Dobrze jest oddac komus dzieci na pare dni by sie poczuc ponownie tylko soba, nie ta wiecznie zajeta matka, ktora stresuje sie o swoje potomstwo, tylko soba, ewentualnie jeszcze zona. Fajnie jest spedzic troche czasu ze swoim malzonkiem, czasu ktory nie poswieca sie na rozmowe o dzieciach. To pozwala ci odkryc w nim tego samego faceta w ktorym kiedys sie zakochalas.
Super jest isc do restauracji i moc skupic sie na swoim tylko talerzu a do tego jeszcze wyspac sie porzadnie, polezec w wannie i poczytac sobie ksiazke - nie o wychowywaniu dzieci.
Dobrze jest dac komus druga szanse by odkryc go na nowo i cieszyc sie z jego towarzystwa znowu.
Dobrze jest sprobowac nowych rzeczy, czasami ze zdumieniem mozna stwierdzic ze wbrew swoim przypuszczeniom sushi jest pysznym daniem:) a spinning da sie przezyc chociaz efektem ubocznym jest obolaly tylek:)
Dobrze jest odpuscic sobie diete i delektowac sie codziennie wloskimi lodami, polskimi wypiekami i innymi specjalami.
Dobrze jest posiedziec ze swoja przyjaciolka do 3 and ranem (gadajac oczywiscie) nawet jesli twoje dziecko obudzi cie tuz po 5tej. Trzeba sie wygadac nawet kosztem snu, nadrobic zaleglosci:)
Dobrze jest kupic sobie pamiatke z wakacji, ktora bedzie sie uzywac czesto.
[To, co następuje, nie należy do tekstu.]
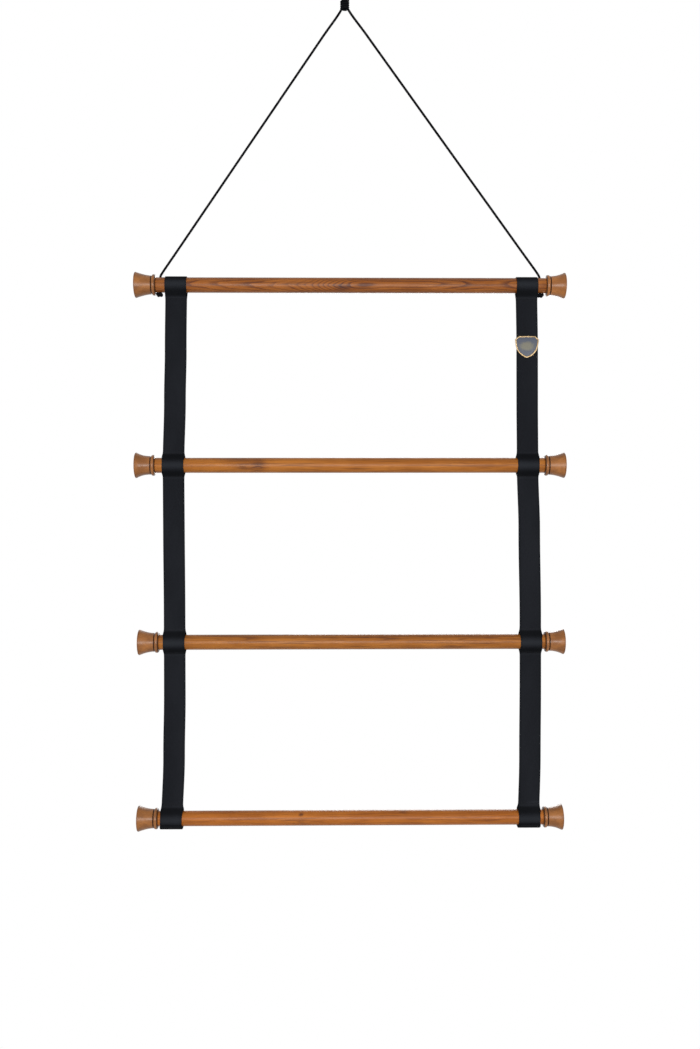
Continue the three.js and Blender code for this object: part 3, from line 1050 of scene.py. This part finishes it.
badge = {
    "centre": (0.3391, -0.6908),
    "half": 0.0223,
    "top": 0.0204,
    "shoulder": 0.68,  # share of the half width
    "ear": 0.155,  # share of the height from the top down to the ears
    "back": -0.00225,
    "thick": 0.003,
    "rim": 0.0024,
    "recess": 0.0012,
    "edge": 0.0004,
    "inlayFit": 0.00005,
    "inlaySink": 0.0001,
    "inlayThick": 0.0006,
    "inlayCrown": ((0.0003, 0.00012), (0.0006, 0.00008)),  # steps in and up, from its edge
    "gold": (122, 102, 74),
    "bright": (154, 134, 102),
    "field": (64, 70, 84),
    "cloud": (106, 103, 89),  # a painted reflection: the paler patch across its middle
    "reflectionUp": 0.0015,
    "reflectionWide": 0.0140,
    "reflectionHigh": 0.0085,
}


def shieldOutline():  # (x, z) from the badge's centre, round from the top left
    half = badge["half"]
    top = badge["top"]
    height = 2 * top
    shoulder = half * badge["shoulder"]
    ear = top - height * badge["ear"]
    pulls = [(half * 0.93, top - height * 0.5), (half * 0.9, top - height * 0.82)]  # each side's curve
    rightSide = []
    for t in steps(0, 1, 14):
        weights = [(1 - t) ** 3, 3 * t * (1 - t) ** 2, 3 * t * t * (1 - t), t ** 3]
        points = [(half, ear), *pulls, (0, -top)]
        rightSide.append(tuple(sum(w * point[i] for w, point in zip(weights, points)) for i in (0, 1)))
    leftSide = [(-x, z) for x, z in rightSide[:-1]]
    return [(-shoulder, top), *leftSide, *rightSide[::-1], (shoulder, top)]


def shieldPiece(name, y):  # a flat shield at a depth, from a circle drawn out to the outline
    outline = shieldOutline()
    leaveAlone()
    x, z = badge["centre"]
    bpy.ops.mesh.primitive_circle_add(vertices=len(outline), radius=0.02, fill_type="NGON",
                                      location=(x, y, z), rotation=alongY)
    piece = startPiece(name)
    for vertex, (across, up) in zip(piece.data.vertices, outline):
        vertex.co = (x + across, y, z + up)
    bpy.ops.object.mode_set(mode="EDIT")
    bpy.ops.mesh.select_all(action="SELECT")
    return piece


def goldFinish():
    made = Finish("badge_gold")
    spot = made.place()
    cloud = made.grain(spot, 260, 3)
    scratch = made.grain(spot, (900.0, 900.0, 5000.0), 2)
    colour = cloud.ease(0.35, 0.7).tint(badge["gold"], badge["bright"])
    height = scratch * 0.3 + cloud * 0.3
    rough = cloud.ease(0.3, 0.7, 0.28, 0.42)
    return made.finish(colour, rough, made.bump(height, 0.15, 0.0003), Metallic=1.0)


def enamelFinish():
    made = Finish("badge_enamel")
    spot = made.place((-badge["centre"][0], 0, -badge["centre"][1]))
    x, y, z = made.parts(spot)
    cloud = made.grain(spot, 190, 3, 0.6)
    # painted reflection: paler across the middle, the blue field towards the rim
    right = x / badge["reflectionWide"]
    over = (z - badge["reflectionUp"]) / badge["reflectionHigh"]
    middle = 1 - ((right * right + over * over).root() + (cloud - 0.5) * 0.9).ease(0.5, 1.3)
    colour = middle.tint(badge["field"], badge["cloud"])
    fine = made.grain(spot, 1500, 2)
    rough = fine.ease(0.3, 0.7, 0.42, 0.55)
    return made.finish(colour, rough, made.bump(fine, 0.1, 0.0002), Coat_Weight=0.15, Coat_Roughness=0.3,
                       Specular_IOR_Level=0.3)


def makeBadge():
    front = badge["back"] - badge["thick"]
    plate = shieldPiece("badge_shield", badge["back"])
    pull(y=-badge["thick"])
    pick(plate, "FACE", lambda face: len(face.verts) > 8 and face.calc_center_median().y < front + 1e-5)
    bpy.ops.mesh.inset(thickness=badge["rim"])
    pull(y=badge["recess"])
    pick(plate, "EDGE", lambda edge: all(vert.co.y < front + 1e-5 for vert in edge.verts)
         and any(len(face.verts) <= 4 and abs(face.normal.y) < 0.5 for face in edge.link_faces))
    bpy.ops.mesh.bevel(offset=badge["edge"], segments=3)
    closeUp(plate, 40)
    dress(plate, goldFinish(), "span_1", ("badge_plate",))
    inlay = shieldPiece("badge_enamel_field", front + badge["recess"] - badge["inlaySink"])
    bpy.ops.mesh.select_mode(type="FACE")
    bpy.ops.mesh.inset(thickness=badge["rim"] + badge["inlayFit"])
    bpy.ops.mesh.select_all(action="INVERT")
    bpy.ops.mesh.delete(type="FACE")
    bpy.ops.mesh.select_all(action="SELECT")
    pull(y=-badge["inlayThick"])
    for shrink, rise in badge["inlayCrown"]:
        bpy.ops.mesh.inset(thickness=shrink)
        bpy.ops.transform.translate(value=(0, -rise, 0))
    closeUp(inlay, 60)
    dress(inlay, enamelFinish(), "span_1", ("badge_inlay",))


screw = {
    "spacing": 0.017,
    "headRadius": 0.0034,
    "head": 0.0013,
    "headUp": 0.001,  # off the webbing, over the washer
    "dome": ((0.0006, 1.0), (0.0004, 0.88), (0.0003, 0.62)),  # each step's rise and narrowing
    "shank": 0.0015,
    "reach": 0.00335,  # how far forward the shank runs, into the badge
    "slot": (0.0036, 0.0013, 0.0007),  # of the crossed driver slots: length, depth, width
    "turn": 0.3,  # of the slots, in radians
    "lift": 0.0003,  # how far the back of the webbing bulges under the washer
    "washer": 0.0046,
    "washerThick": 0.0007,
    "washerAt": 0.0004,
    "washerEdge": 0.0002,
    "bore": 0.0018,
    "boreLength": 0.004,
    "dull": (112, 112, 114),
    "bright": (146, 146, 146),
}


def steelFinish():
    made = Finish("screw_steel")
    spot = made.place()
    cloud = made.grain(spot, 700, 3)
    colour = cloud.ease(0.35, 0.7).tint(screw["dull"], screw["bright"])
    rough = cloud.ease(0.3, 0.7, 0.3, 0.45)
    return made.finish(colour, rough, made.bump(cloud, 0.15, 0.0002), Metallic=1.0)


def makeScrew(z, under):
    x = badge["centre"][0]
    headBase = under + screw["headUp"]
    length = headBase + screw["reach"]
    middle = (x, (headBase - screw["reach"]) / 2, z)
    piece = rod("badge_fixing_lower", 32, screw["shank"], length, middle, alongY)
    pick(piece, "FACE", lambda face: face.normal.y > 0.9)
    for rise, size in ((0, screw["headRadius"] / screw["shank"]), *screw["dome"]):
        pull(y=rise)
        bpy.ops.transform.resize(value=(size, 1, size), center_override=(x, headBase, z))
    for turn in (screw["turn"], screw["turn"] + math.pi / 2):
        leaveAlone()
        bpy.ops.mesh.primitive_cube_add(size=1, location=(x, headBase + screw["head"], z),
                                        rotation=(0, turn, 0), scale=screw["slot"])
        cutOut(piece, startPiece("driver"))
    closeUp(piece, 30)
    return piece


def makeWasher(z, under):
    x = badge["centre"][0]
    middle = (x, under + screw["washerAt"], z)
    thick = screw["washerThick"]
    piece = rod("badge_washer_ring_lower", 40, screw["washer"], thick, middle, alongY)
    pick(piece, "EDGE", lambda edge: abs(edge.verts[0].co.y - edge.verts[1].co.y) < 1e-6)
    bpy.ops.mesh.bevel(offset=screw["washerEdge"], segments=2)
    cutOut(piece, rod("bore", 32, screw["bore"], screw["boreLength"], (x, under, z), alongY))
    closeUp(piece, 30)
    return piece


def makeScrews():  # the lower screw and washer, then a copy of both above them
    steel = steelFinish()
    z = badge["centre"][1] - screw["spacing"] / 2
    under = web["gap"] / 2 + web["thick"] + screw["lift"]  # the webbing's back face
    lower = {"screw": makeScrew(z, under), "washer": makeWasher(z, under)}
    for kind, piece in lower.items():
        name = piece.name.replace("lower", "upper")
        upper = copyPiece(piece, name, (0, 0, screw["spacing"]))
        dress(piece, steel, "span_1", (f"badge_{kind}_lower",))
        dress(upper, steel, "span_1", (f"badge_{kind}_upper",))


makeBadge()
makeScrews()
print("badge fixed")

room = {
    "aim": (0, 0, -1.08),
    "floor": -2.7,
    "far": 1.25,
    "near": -7.0,
    "wide": 6.0,
    "fill": 0.16,  # the white surround's share that lights the piece
    "paint": (0.8, 0.8, 0.8, 1),
    "glow": (0.55, 0.55, 0.55, 1),
}
lamps = {  # place, width, height, power
    "softboxLeft": ((-1.35, -3.3, -1.0), 0.45, 1.2, 42),
    "softboxRight": ((1.35, -3.3, -1.0), 0.45, 1.2, 42),
    "overCamera": ((-0.1, -3.4, -0.95), 0.8, 0.6, 39),
    "sideLeft": ((-3.2, -0.9, -0.7), 1.6, 1.6, 12),
    "sideRight": ((3.2, -0.9, -0.7), 1.6, 1.6, 12),
    "rear": ((0.6, 3.3, -0.3), 1.8, 1.8, 50),
}


def seenDirectly(made):  # 1 where the camera, a gloss or a clear piece looks at it
    path = made.node("ShaderNodeLightPath").socket.node.outputs
    names = ("Is Camera Ray", "Is Glossy Ray", "Is Transmission Ray")
    camera, gloss, clear = [Signal(made, path[name]) for name in names]
    return camera.largest(gloss).largest(clear)


def makeRoom():
    world = bpy.data.worlds.new("studio")
    bpy.context.scene.world = world
    made = Finish("studio", world)
    made.shader.inputs["Color"].default_value = (1, 1, 1, 1)
    strength = seenDirectly(made) * (1 - room["fill"]) + room["fill"]
    made.tree.links.new(strength.socket, made.shader.inputs["Strength"])
    leaveAlone()
    middle = (0, (room["far"] + room["near"]) / 2, room["floor"])
    deep = room["far"] - room["near"]
    bpy.ops.mesh.primitive_plane_add(size=1, location=middle, scale=(2 * room["wide"], deep, 1))
    floor = startPiece("floor")
    paint = Finish("floor_paint")
    paint.tree.links.new(seenDirectly(paint).socket, paint.shader.inputs["Emission Strength"])
    paint.finish(room["paint"], 0.9, None, Emission_Color=room["glow"], Specular_IOR_Level=0.0)
    floor.data.materials.append(paint.material)


def makeLamps():
    for name, (place, width, height, power) in lamps.items():
        data = bpy.data.lights.new(name, "AREA")
        data.shape = "RECTANGLE"
        data.size = width
        data.size_y = height
        data.energy = power
        lamp = addObject(name, data)
        lamp.location = place
        lamp.rotation_euler = (Vector(room["aim"]) - Vector(place)).to_track_quat("-Z", "Y").to_euler()


makeRoom()
makeLamps()
bpy.context.scene.view_settings.view_transform = "Standard"
print("room lit")
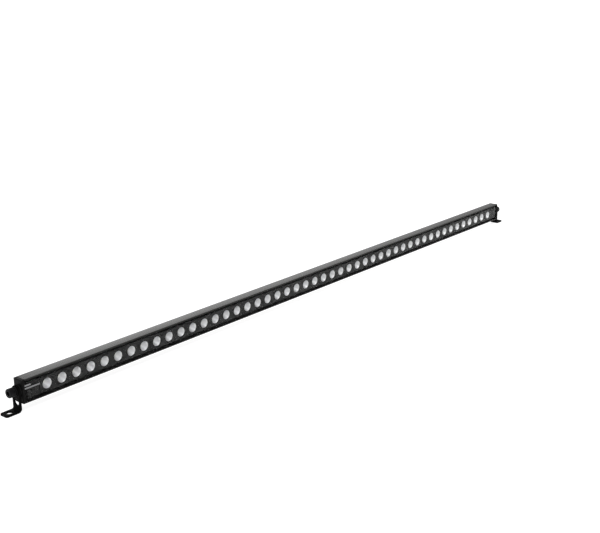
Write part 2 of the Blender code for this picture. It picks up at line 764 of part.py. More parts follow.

Bedzie ci za kazdym razem przypominac o mile spedzonych chwilach.
Fajnie jest odkrywac nowe miejsca, zwiedzac zabytki swoimi wlasnymi sciezkami, schodzic waskie uliczki miast, tloczyc sie w metrze, przejechac sie kolejka podmiejska, skosztowac specjalow w okolicznych restauracjach, wszystko w swoim tempie i na swoich warunkach.
Dobrze jest pokazac swoim dzieciom inny swiat, ofiarowac im czas z dziadkami i reszta rodziny, ktorych bardzo rzadko widuja. Ze wzruszeniem ogladac swojego ojca zmieniajacego sie w kochajacego dziadka, pokazac swojej corce gdzie sie chodzilo do szkoly i pohustac ja na tej samej hustawce, ktorej sie niegdys uzywalo baaardzo czesto.
Dobrze jest wrocic do miejsc z ktorych sie pochodzi, przypomniec sobie swoja przeszlosc i zobaczyc jak bardzo twoje zycie sie zmienilo i ty sie zmienilas/les.